The unfortunate truth is that we can’t know how much of Zoellick’s speech reflected his own thinking and how much was State Department talking-points. Luckily we have another speech from when he was out of government and [probably paid handsomely to be a] vice chairman of Goldman Sachs. That one’s from nearly a month ago on May 2.

Paying tribute to the 2005 speech discussed above, Zoellick sought in this month’s speech to outline five topics that he believes make the United States and China “shared stakeholders.” The idea of being a “shared stakeholder” with the United States ought to be significantly different from being a “stakeholder in the international community,” but the topics vary little. He said the topics uniting the United States and China are: “economic policy; Korea; Iran; Sudan; and energy security.” (Korea, economic policy, Iran, and Sudan were in the 2005 speech, too.)

Sparing you the details, it emerges from this month’s speech that Zoellick as Goldman staffer was in agreement with his State Department self.
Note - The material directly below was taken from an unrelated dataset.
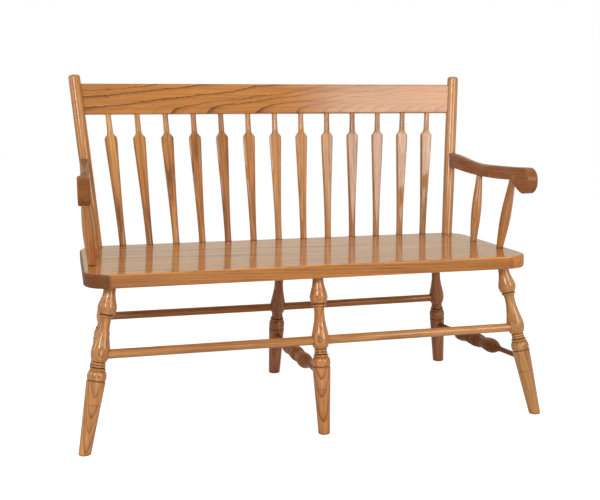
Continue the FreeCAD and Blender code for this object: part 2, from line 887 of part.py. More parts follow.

He also made mention of his four trips to Darfur, Sudan, in a period of 12 months from 2005 to 2006. (Both speeches also reference the difference between U.S.–China relations in 1972 and now, the second specifically referencing Nixon and Mao.)

Zoellick is no shoddy politician, and no doubt this is part of the reason that he has been found fit to be nominated as head of the World Bank. What’s important now is whether his perspective as head of an “international” institution can jettison the U.S.-centric chops he’s been paid for for a long time and represent the interests of the citizens of the bank’s member states. If not, charges of a U.S.-dominated international economic system will only be strengthened.

[Speeches h/t Chinese Law and Politics Blog via China Law Blog.]

How High U.S. Interest Rates Pay for the Rising Yuan

Saturday, May 19th, 2007

I had always casually wondered how this little maneuver works. How exactly does China keep its currency pegged to the U.S. Dollar, or more recently a “basket” of foreign currencies, and how does it let it rise? In the New York Times article noting the most recent minor shift in currency policy, I got my answer. The Chinese government borrows by issuing Yuan-denominated bonds from its own central bank in order to buy up U.S. Treasury securities to fill its huge foreign exchange reserves—$1.2 trillion worth. Here’s the neat part:

The central bank earns a higher interest rate on American Treasury securities than it pays on yuan-denominated bonds at home. The authorities use this profit from the difference in interest rates to cover losses on the foreign exchange reserves, which are worth less and less in yuan as the yuan appreciates.

So higher interest rates in the United States allow China to let its own currency appreciate.

Asahi: Stating the Obvious With a Little Attitude

Thursday, April 12th, 2007

The English version of the Asahi Shimbun article about the U.S. action against China in the WTO over intellectual property has a pretty obvious headline: “WTO complaints against China put Japan in a bind.” It addresses the fact that the U.S. government asked Japan to join the action (and they haven’t decided yet as far as I’ve seen), and how that’s kind of awkward when Chinese Premier Wen Jiabao is in Tokyo for a “thawing” visit.

But the final two paragraphs seem to make a point of sticking it to China more than the United States:

Honda Motor Co., for example, has won a suit against a Chinese company that made “Hongda” motorcycles. In the 10 years ending in January, Chinese authorities acted on about 2,000 cases of intellectual property rights violations involving Honda products and technology.

Meanwhile, Chinese vendors sell batteries labeled “Sqny” (not Sony Corp.) and pirated versions of Japanese anime DVDs.